What are the benefits to Australian households? These savings are confirmed. In Queensland, the Queensland Competition Authority has said that the typical household electricity bill is expected to fall by 8.5 per cent. In New South Wales, the Independent Pricing and Regulatory Tribunal has said that gas prices will be up to 9.2 per cent lower without the carbon tax. In my home state of Tasmania, the Office of the Tasmanian Economic Regulator has said that electricity prices will be 7.8 per cent lower with the removal of the carbon tax. And here in the ACT, the Independent Competition and Regulatory Commission has said that electricity prices will fall by 11.6 per cent after the removal of the carbon tax. Prices for groceries, for household items and for services will all fall because the price of power is embedded in every single price in our economy. The carbon tax has to go and it will go, if this legislation is passed, but the carbon tax compensation, especially for pensioners and welfare recipients, will stay. As a result, every Australian should be better off.

The Australian Competition and Consumer Commission has a wide-ranging set of compliance powers to ensure businesses do not mislead their customers about the impacts of the carbon tax repeal. The ACCC has received an extra $10 million in additional funding to take necessary enforcement action and also to inform businesses about their obligations and customers about their rights.

Under the original version of the repeal bills, penalties of up to $1.1 million for corporations and $220,000 for individuals will apply. These penalties remain as they were in the original version. The ACCC has already issued over 560 requests for information from companies across the economy, including from electricity and gas, refrigerants and aviation. The commission has been given further powers to ensure that consumers will benefit from the repeal of the carbon tax, and these are now incorporated within these bills. These changes include—and we recognise the work of the Palmer United Party in this—ensuring that suppliers of regulated goods, namely electricity, natural gas and synthetic greenhouse gases, must pass on all cost savings. The changes will impose a penalty on electricity and natural gas suppliers and bulk importers of synthetic greenhouses gases, equal to 250 per cent of any cost savings they do not pass on.

The changes will also require electricity and natural gas retailers and bulk importers of synthetic greenhouse gases to inform the ACCC and customers about how they are passing on cost savings and the amount of those savings. The changes to the main repeal bill balance new compliance obligations with the need to ensure that household and business customers benefit. Businesses should be able to explain to customers how changes in their costs are flowing through to changes in their prices. Indeed, just the other day during question time I was able to tell the story of Mr Gary Heilmann, a fisherman, who had been told by Qantas Freight that the carbon tax component of the freight bill had already been removed as of 1 July this year, in anticipation of the passage of these bills—a clear, living example that companies are moving to reduce costs, as a result of which this fishing company, small business that it is, will be able to provide its product to market cheaper, as a result of which consumers will be able to buy wholesome fish cheaper.

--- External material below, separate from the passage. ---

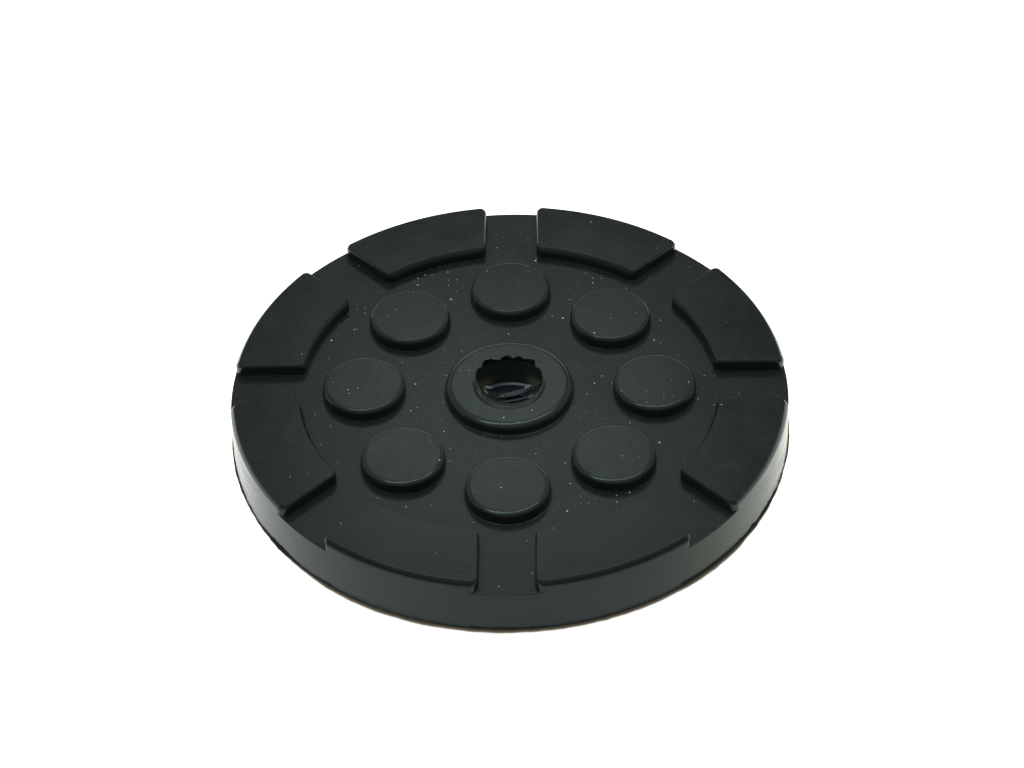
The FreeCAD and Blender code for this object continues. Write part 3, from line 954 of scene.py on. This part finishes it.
def make_world():
    """White to look at. As a light, the room is bright low behind the pad, and dim on the camera's side."""
    world = bpy.data.worlds.new("studio")
    bpy.context.scene.world = world
    nodes = Nodes(world)
    across, forward, up = nodes.split(nodes.add("ShaderNodeTexCoord").outputs["Generated"])
    aside = nodes.math("ABSOLUTE", across)
    horizon = nodes.product(nodes.fit(up, 0.12, 0.50, 1.5, 0.03), nodes.fit(aside, 0.30, 0.55, 1.0, 0.2))
    aloft = nodes.fit(up, 0.70, 0.86, 0.10, 0.65)
    sideways = nodes.fit(aside, 0.08, 0.34, 0.0, 0.42)
    behind = nodes.product(nodes.largest(horizon, aloft, sideways), nodes.fit(forward, -0.65, 0.0))
    near = nodes.product(nodes.fit(up, 0.15, 0.85, 0.0, 0.36), nodes.fit(forward, 0.3, 0.0))
    path = nodes.add("ShaderNodeLightPath").outputs
    strength = nodes.largest(
        behind, nodes.total(near, 0.10), path["Is Camera Ray"], path["Is Transmission Ray"])
    background = nodes.add("ShaderNodeBackground", Color=WHITE, Strength=strength)
    nodes.add("ShaderNodeOutputWorld", Surface=background.outputs[0])


def make_lamps():
    """A soft window behind the pad, and a narrow tube overhead."""
    for name, place, aim, width, length, radiance in (
        ("window", (-0.024, 0.590, 0.590), (-0.008, -0.006, 0.0), 0.19, 0.12, 1.52),
        ("tube", (-0.020, 0.030, 0.500), (0.0, 0.0, 0.0), 0.60, 0.10, 4.2),
    ):
        data = bpy.data.lights.new(name, "AREA")
        data.shape = "RECTANGLE"
        data.size = width
        data.size_y = length
        data.energy = radiance * math.pi * width * length
        lamp = bpy.data.objects.new(name, data)
        lamp.location = place
        lamp.rotation_euler = (Vector(aim) - Vector(place)).to_track_quat("-Z", "Y").to_euler()
        bpy.context.scene.collection.objects.link(lamp)


def make_camera():
    """The photograph's view: an orbit about the pad's foot, then a small pan, tilt and roll."""
    distance = 0.76488
    elevation = 43.529
    azimuth = -88.262
    pan = 0.00098
    tilt = 0.01390
    roll = -1.805
    lens = 102.14
    turn = heading(azimuth) * math.cos(math.radians(elevation))
    away = Vector((turn.x, turn.y, math.sin(math.radians(elevation))))
    right = away.cross(Vector((0, 0, -1))).normalized()
    up = right.cross(-away)
    forward = (-away + pan * right + tilt * up).normalized()
    right = forward.cross(up).normalized()
    up = right.cross(forward)
    pose = Matrix((right, up, -forward)).transposed() @ Matrix.Rotation(math.radians(roll), 3, "Z")
    data = bpy.data.cameras.new("photo_view")
    data.lens = lens
    data.sensor_width = 36.0
    camera = bpy.data.objects.new("photo_view", data)
    camera.matrix_world = Matrix.Translation(away * distance) @ pose.to_4x4()
    bpy.context.scene.collection.objects.link(camera)
    bpy.context.scene.camera = camera


bpy.context.scene.view_settings.view_transform = "Standard"
rubber = rubber_material("black_rubber")
broken = rubber_material("matt_shaded_rubber", matt=1.0)
make_pad().data.materials.append(rubber)
for rags, material in ((RAGS, rubber), (FLAPS, broken)):
    for name, (path, lean) in rags.items():
        make_rag(name, path, lean).data.materials.append(material)
make_floor()
make_world()
make_lamps()
make_camera()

For the purposes of the Acts Interpretation Act 1901, I confirm that the definition of 'electricity retailer' is limited to electricity retailers and electricity producers selling electricity into wholesale electricity markets to a retailer. The costs of synthetic greenhouse gases were significantly impacted by the carbon tax. Bulk importers of synthetic greenhouse gas defined under section 13A(2)(c) of the Ozone Protection and Synthetic Greenhouse Gas Management Act 1989 are covered by the new requirements. To minimise the cost of compliance, small imports of synthetic greenhouse gases such as imports of these gases contained in equipment such as fridges, cars and air conditioners are not covered. The new provisions are confined to those sectors. The bill already provides flexibility for the ACCC to expand the range of sectors covered should significant concerns arise. The government is confident that all businesses will do the right thing and pass on all the savings relating to carbon tax repeal. The government is aware that major electricity and gas retailers are already committed to providing this information to households and businesses on bills, inserts and through websites in any event.

The carbon tax has been a $15,000 million hit on the economy over two years. It has been a $15,000 million hit on jobs, a $15,000 million burden on investment and a $15,000 million slug to families, all of which we simply do not need. These bills need to be passed so that the carbon tax can be removed. I repeat for the benefit of the Senate that the carbon tax, as we know countless examples have shown, whatever its good intentions may have been, in fact, has had a perverse outcome for the environment because manufacturing, which has been relatively clean in this country in comparison to the rest of the world, has gone offshore.

Indeed, Senator Kim Carr, who always seeks to parade himself as the great industry minister, presided over the loss of 140,000 manufacturing jobs and he knows full well that, amongst all the other factors, right there at the epicentre of the loss of those jobs was the carbon tax. The carbon tax has to be removed for the sake of reducing the cost of living on Australian households and for the sake of protecting jobs in the manufacturing sector. In the dairy sector, the carbon tax costs the average dairy farming family an extra $10,000 per annum. This will be removed. For the fishermen I mentioned at question time, or for manufacturing, dairying, fishing or the agricultural producer that uses irrigation, and so the list goes on, it will be removed. It will be a huge relief to all employers and businesses in this country. It will help investment and all this huge damage to our economy for no environment dividend. As the Prime Minister has said previously, these bills are the government's bill to reduce the Australian people's bills. So the government commends these bills to the parliament and I thank honourable senators for their contributions.